Records that describe objects:
## Begin

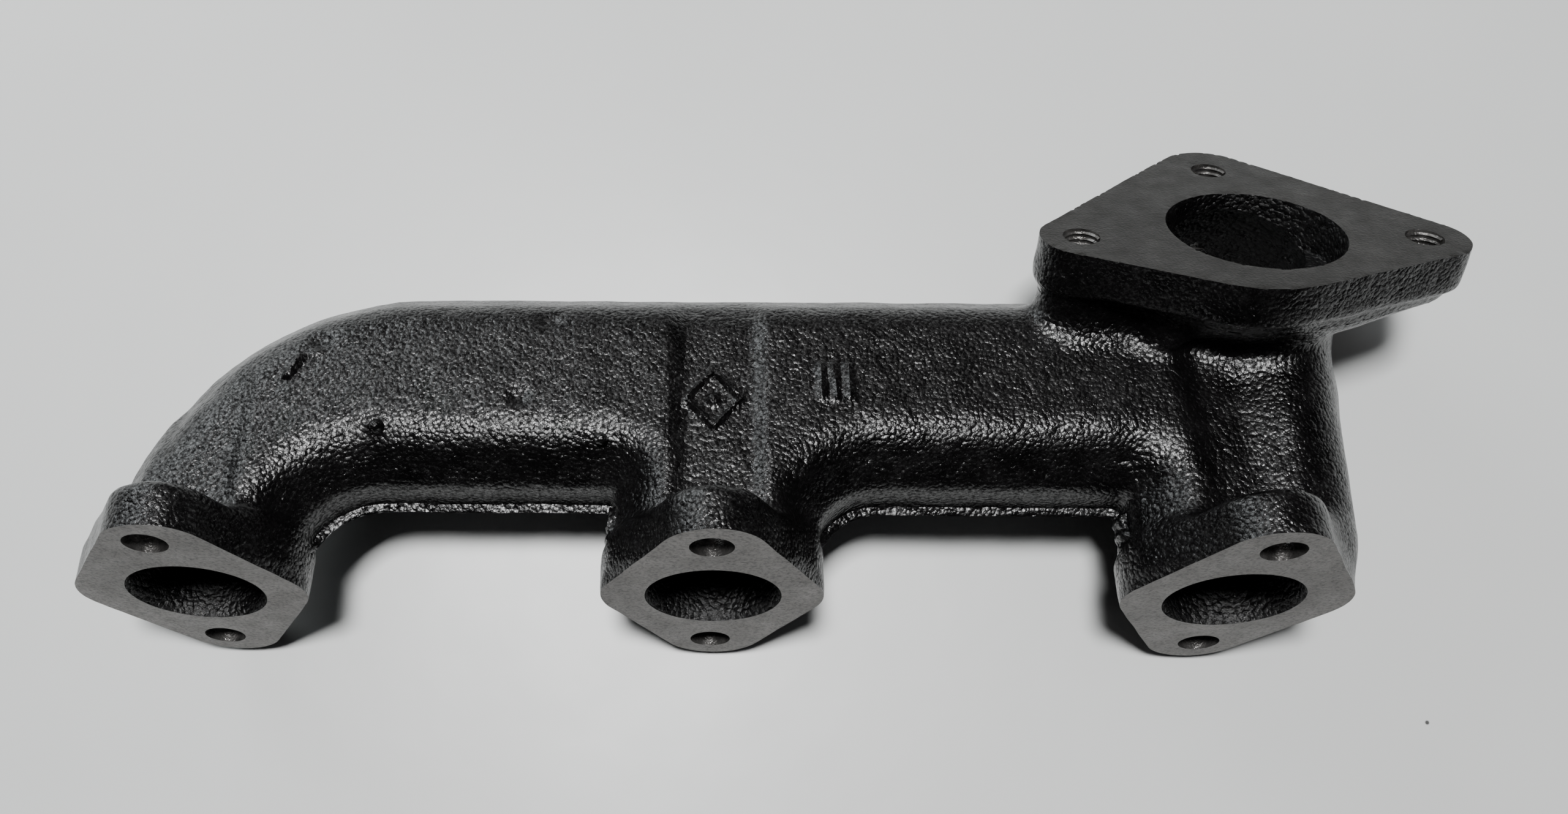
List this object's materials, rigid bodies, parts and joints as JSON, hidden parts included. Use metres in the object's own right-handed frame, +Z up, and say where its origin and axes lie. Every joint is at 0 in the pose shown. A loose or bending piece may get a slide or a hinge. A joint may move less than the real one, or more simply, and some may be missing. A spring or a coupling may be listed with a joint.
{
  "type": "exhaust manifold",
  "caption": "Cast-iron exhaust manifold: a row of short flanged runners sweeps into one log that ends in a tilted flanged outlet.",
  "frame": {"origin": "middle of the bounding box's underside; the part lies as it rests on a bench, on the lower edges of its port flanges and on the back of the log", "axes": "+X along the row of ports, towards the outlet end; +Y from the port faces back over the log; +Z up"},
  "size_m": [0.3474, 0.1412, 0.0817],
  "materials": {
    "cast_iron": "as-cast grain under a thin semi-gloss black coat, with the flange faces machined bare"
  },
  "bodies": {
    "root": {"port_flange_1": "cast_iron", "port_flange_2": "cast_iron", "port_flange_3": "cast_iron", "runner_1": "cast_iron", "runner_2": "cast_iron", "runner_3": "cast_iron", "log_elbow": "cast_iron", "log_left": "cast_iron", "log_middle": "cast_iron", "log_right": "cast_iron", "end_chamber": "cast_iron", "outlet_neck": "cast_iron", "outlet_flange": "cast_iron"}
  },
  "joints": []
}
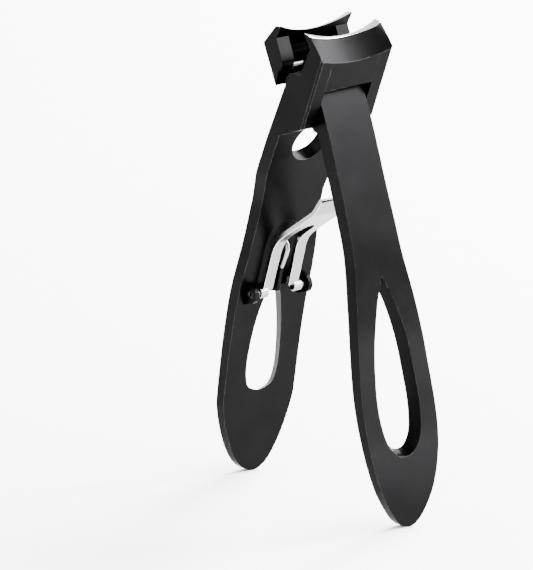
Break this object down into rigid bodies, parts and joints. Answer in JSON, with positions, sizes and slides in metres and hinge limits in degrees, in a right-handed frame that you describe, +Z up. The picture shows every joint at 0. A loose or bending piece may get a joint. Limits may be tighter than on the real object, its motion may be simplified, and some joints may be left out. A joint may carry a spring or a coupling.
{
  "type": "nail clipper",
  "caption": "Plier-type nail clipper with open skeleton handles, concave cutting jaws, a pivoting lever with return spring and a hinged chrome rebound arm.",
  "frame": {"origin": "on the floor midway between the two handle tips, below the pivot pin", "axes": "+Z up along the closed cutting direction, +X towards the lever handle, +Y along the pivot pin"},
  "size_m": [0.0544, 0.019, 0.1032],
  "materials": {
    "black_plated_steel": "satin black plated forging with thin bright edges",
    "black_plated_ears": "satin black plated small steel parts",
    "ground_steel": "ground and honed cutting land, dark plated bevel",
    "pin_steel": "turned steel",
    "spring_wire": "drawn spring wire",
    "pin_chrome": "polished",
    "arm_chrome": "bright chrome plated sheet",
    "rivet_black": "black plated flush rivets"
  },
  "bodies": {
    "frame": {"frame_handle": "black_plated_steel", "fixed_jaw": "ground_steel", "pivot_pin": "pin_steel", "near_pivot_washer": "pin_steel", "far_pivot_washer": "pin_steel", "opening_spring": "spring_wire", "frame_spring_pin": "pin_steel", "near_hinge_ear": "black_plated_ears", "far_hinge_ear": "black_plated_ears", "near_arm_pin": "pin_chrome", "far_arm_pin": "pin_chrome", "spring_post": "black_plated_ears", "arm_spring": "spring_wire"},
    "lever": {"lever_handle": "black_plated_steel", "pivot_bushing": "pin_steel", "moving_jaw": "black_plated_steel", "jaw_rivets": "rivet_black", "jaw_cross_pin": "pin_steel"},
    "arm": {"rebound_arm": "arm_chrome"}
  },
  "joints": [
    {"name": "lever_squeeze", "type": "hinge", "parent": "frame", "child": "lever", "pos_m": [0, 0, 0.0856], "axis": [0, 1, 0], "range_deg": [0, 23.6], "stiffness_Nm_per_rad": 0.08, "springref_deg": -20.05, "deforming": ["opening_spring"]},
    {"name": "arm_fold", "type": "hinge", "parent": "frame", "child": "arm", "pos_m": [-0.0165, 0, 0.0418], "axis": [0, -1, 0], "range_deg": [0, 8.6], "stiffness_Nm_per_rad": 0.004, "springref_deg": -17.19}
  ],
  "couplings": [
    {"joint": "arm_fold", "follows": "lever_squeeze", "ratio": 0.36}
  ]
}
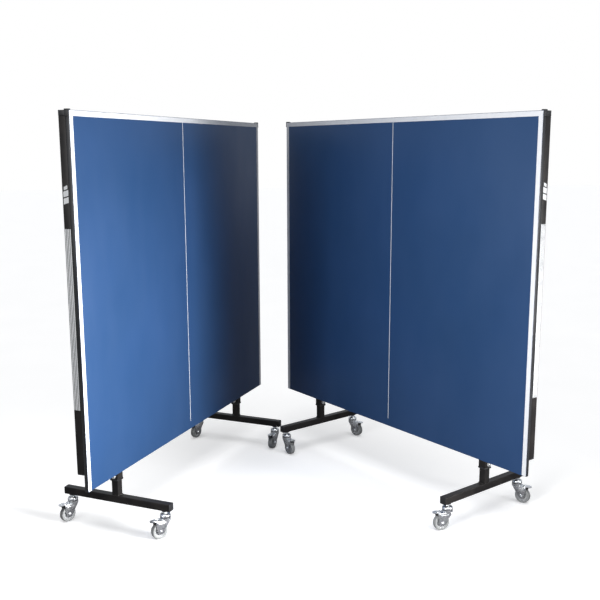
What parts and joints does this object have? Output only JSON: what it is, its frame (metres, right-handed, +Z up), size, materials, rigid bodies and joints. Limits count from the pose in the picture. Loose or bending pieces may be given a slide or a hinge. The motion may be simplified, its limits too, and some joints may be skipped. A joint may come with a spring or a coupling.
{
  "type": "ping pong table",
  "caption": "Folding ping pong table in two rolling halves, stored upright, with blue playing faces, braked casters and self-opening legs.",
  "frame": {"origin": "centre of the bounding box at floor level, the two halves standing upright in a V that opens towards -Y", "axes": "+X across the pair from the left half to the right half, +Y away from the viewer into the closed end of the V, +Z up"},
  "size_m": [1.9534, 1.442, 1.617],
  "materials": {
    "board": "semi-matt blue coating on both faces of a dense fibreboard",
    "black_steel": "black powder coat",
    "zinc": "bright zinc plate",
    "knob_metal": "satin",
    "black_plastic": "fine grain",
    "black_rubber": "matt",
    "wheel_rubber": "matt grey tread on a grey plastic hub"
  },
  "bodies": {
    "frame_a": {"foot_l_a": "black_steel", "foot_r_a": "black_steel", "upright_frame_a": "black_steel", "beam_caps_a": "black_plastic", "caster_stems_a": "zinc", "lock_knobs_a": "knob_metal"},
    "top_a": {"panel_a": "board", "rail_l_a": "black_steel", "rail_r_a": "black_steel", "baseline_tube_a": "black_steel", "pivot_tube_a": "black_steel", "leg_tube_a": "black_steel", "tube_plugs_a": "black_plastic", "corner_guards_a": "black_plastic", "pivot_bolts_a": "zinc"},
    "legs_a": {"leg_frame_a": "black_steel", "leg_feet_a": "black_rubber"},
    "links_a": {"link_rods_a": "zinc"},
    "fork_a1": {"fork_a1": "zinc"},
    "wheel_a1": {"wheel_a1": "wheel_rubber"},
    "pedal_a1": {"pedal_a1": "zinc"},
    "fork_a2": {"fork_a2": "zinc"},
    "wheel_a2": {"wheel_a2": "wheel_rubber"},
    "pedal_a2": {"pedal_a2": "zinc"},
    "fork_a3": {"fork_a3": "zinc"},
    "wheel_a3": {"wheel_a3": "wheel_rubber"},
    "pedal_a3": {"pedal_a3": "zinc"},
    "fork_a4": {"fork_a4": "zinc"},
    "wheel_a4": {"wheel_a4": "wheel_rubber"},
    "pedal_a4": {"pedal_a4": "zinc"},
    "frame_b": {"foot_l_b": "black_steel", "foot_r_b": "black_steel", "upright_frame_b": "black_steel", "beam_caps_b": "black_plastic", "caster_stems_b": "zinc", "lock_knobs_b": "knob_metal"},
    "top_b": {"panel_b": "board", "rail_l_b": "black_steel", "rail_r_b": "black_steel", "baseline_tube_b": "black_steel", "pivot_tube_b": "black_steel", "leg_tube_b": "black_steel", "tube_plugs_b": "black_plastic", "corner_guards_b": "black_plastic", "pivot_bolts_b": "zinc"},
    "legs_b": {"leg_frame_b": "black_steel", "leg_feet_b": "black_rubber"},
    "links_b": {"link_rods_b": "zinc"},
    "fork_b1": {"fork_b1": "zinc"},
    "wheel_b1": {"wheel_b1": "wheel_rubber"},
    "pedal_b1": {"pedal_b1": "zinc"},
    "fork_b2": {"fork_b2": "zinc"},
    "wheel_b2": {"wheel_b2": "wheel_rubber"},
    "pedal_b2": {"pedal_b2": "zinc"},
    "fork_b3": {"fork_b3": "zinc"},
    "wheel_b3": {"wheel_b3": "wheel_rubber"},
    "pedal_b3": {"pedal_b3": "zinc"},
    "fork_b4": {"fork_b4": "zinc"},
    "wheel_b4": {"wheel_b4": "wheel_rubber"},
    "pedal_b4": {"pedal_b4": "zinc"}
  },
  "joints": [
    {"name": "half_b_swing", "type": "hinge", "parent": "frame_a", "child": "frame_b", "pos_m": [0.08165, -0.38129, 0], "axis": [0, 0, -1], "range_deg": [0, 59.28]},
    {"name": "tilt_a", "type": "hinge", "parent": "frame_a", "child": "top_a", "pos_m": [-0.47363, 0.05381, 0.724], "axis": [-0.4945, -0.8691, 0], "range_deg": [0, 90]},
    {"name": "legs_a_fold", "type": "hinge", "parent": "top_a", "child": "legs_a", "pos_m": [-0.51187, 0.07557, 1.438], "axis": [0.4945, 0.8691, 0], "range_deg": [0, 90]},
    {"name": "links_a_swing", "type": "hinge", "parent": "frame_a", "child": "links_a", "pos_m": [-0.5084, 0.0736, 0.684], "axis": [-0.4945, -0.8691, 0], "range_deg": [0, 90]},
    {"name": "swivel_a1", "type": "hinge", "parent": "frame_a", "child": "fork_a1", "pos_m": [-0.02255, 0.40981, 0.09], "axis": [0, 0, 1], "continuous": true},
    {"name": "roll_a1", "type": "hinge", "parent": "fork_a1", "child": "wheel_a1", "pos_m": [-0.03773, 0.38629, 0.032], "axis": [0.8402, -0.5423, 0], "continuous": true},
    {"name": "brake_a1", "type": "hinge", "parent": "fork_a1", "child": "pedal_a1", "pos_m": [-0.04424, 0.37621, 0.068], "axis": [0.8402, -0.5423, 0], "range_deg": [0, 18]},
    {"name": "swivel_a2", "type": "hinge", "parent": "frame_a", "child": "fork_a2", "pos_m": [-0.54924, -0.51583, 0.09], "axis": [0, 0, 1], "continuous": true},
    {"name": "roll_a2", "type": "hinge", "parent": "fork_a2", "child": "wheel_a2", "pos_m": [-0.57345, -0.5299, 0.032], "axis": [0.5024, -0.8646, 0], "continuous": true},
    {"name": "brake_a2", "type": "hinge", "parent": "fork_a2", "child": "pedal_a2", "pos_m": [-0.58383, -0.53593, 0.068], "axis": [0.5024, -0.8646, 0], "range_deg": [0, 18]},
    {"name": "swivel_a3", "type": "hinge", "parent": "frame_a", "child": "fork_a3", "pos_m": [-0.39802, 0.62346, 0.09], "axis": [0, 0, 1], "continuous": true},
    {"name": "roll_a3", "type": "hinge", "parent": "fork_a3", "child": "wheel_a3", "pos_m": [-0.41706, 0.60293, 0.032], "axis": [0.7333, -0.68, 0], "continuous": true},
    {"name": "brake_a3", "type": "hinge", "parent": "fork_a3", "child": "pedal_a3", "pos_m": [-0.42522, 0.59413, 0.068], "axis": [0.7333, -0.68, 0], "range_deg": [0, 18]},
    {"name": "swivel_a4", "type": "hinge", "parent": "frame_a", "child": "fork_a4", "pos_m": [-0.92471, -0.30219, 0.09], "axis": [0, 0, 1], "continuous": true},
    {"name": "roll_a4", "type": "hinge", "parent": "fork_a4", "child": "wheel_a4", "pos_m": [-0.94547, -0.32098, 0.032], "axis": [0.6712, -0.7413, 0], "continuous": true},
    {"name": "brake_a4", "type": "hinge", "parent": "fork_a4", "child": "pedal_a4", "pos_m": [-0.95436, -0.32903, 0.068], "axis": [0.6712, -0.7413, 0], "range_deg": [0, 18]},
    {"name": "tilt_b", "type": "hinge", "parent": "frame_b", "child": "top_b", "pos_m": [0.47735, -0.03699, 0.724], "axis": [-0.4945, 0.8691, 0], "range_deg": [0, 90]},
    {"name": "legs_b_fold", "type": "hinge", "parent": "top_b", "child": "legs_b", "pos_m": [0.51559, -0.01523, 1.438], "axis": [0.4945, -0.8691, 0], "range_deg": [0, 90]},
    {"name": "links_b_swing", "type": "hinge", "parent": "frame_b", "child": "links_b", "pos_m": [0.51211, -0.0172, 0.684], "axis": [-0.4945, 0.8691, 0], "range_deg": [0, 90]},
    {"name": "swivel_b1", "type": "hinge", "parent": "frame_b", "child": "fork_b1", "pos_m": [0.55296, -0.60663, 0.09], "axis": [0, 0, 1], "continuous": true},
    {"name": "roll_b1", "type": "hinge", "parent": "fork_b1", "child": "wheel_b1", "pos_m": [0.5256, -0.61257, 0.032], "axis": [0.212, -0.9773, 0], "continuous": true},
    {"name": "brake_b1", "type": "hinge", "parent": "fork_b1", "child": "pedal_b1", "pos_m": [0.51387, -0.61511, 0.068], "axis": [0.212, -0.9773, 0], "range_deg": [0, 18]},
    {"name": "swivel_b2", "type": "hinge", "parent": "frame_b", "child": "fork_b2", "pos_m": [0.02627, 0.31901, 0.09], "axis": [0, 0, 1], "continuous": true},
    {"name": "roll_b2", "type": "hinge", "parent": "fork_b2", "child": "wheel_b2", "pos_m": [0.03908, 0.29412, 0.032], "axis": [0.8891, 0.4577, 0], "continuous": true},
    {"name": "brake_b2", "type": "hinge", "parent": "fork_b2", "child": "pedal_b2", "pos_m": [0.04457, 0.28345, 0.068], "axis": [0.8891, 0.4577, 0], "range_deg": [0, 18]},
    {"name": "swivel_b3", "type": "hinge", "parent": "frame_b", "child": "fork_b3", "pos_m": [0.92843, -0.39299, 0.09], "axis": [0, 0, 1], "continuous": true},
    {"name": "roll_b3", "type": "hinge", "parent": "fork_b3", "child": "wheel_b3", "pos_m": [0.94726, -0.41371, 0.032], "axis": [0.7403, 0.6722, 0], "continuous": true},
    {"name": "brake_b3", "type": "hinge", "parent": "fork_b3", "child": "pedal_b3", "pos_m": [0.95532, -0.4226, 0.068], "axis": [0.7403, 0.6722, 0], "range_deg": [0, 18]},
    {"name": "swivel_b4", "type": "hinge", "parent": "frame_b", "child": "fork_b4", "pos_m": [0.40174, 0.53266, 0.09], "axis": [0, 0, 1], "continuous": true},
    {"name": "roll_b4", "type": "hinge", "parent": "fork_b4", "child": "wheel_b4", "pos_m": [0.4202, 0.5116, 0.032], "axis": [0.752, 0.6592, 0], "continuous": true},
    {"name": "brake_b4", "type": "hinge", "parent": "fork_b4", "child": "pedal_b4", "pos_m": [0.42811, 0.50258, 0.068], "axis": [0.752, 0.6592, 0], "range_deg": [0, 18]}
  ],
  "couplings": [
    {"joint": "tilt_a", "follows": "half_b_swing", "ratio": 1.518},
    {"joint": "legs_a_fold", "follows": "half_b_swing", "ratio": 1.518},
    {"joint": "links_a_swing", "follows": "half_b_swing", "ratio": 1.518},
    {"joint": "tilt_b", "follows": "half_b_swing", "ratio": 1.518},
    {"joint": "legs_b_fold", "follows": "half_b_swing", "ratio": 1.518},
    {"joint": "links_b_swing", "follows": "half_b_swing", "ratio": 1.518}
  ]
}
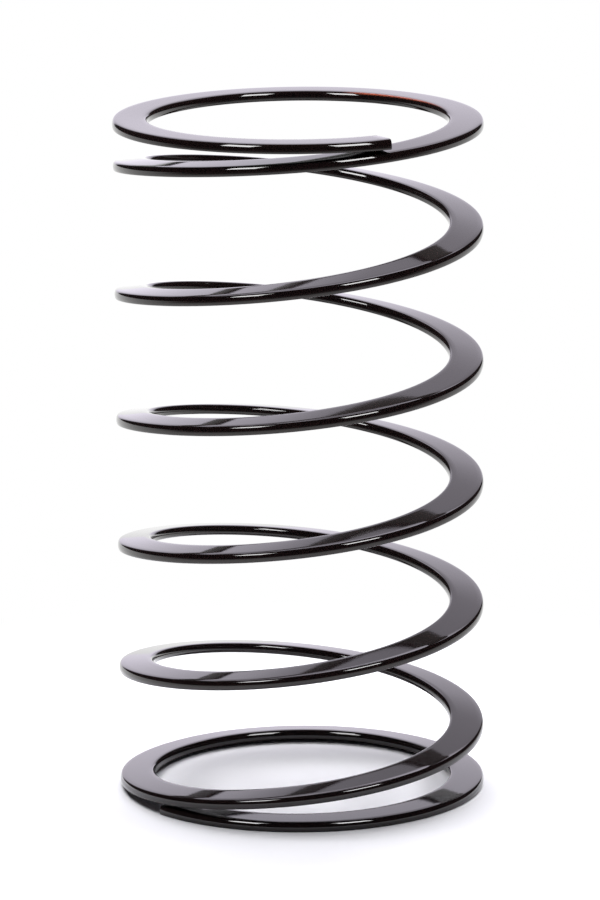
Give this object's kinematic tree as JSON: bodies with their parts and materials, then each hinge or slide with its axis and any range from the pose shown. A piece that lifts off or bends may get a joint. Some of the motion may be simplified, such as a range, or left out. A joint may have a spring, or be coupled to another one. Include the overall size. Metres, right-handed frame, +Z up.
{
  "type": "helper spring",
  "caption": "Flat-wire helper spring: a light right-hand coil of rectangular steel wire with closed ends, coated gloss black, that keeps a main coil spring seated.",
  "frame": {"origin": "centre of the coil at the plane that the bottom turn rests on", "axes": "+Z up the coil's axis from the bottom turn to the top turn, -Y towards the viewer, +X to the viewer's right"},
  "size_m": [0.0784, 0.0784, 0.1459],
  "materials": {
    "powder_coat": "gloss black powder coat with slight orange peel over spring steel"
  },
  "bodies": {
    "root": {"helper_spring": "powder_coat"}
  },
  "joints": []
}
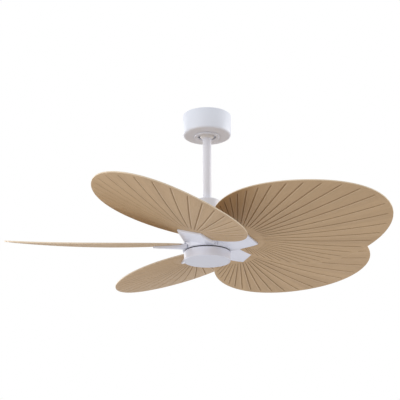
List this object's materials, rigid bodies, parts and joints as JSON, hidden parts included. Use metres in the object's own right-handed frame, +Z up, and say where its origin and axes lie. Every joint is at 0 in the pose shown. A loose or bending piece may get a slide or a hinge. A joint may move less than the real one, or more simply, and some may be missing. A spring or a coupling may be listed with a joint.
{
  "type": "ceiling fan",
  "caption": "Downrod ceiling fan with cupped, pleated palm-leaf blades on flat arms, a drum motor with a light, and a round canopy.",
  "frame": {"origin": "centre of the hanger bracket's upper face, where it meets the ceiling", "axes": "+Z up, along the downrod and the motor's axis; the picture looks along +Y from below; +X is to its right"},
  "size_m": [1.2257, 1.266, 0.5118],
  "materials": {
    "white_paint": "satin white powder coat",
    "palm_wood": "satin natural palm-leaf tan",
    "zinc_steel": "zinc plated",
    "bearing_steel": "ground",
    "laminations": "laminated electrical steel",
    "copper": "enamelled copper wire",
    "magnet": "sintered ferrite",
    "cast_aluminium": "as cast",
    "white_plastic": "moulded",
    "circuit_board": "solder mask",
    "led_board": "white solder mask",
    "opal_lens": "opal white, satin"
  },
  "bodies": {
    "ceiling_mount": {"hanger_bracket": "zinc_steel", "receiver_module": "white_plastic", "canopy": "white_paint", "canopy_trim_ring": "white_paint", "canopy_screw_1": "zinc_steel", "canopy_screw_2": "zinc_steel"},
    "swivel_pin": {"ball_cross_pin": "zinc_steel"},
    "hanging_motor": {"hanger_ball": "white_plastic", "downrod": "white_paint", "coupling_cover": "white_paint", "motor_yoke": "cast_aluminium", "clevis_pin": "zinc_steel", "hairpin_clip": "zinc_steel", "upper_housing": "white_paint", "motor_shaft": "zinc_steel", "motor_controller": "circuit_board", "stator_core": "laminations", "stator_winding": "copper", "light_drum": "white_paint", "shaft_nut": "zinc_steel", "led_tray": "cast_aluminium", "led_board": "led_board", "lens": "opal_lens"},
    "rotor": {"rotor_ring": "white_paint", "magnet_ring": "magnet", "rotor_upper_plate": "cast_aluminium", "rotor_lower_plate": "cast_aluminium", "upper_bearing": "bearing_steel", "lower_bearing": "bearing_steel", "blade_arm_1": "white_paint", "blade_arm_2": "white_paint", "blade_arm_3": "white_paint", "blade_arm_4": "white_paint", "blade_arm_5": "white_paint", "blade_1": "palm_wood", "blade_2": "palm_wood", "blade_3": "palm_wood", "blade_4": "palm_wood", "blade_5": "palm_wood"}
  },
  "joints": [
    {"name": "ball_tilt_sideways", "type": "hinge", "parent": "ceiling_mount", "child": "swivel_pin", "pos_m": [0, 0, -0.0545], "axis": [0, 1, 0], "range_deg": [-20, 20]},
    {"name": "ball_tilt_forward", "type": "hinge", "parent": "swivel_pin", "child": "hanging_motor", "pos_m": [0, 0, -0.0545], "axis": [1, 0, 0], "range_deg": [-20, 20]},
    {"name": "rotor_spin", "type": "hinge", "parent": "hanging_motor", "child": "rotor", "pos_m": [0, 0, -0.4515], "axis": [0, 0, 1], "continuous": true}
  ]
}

## End

* _Given instruction_
Say how many lines have the string "with" in them, offering no words beyond the number.

* _Solution to this problem_
12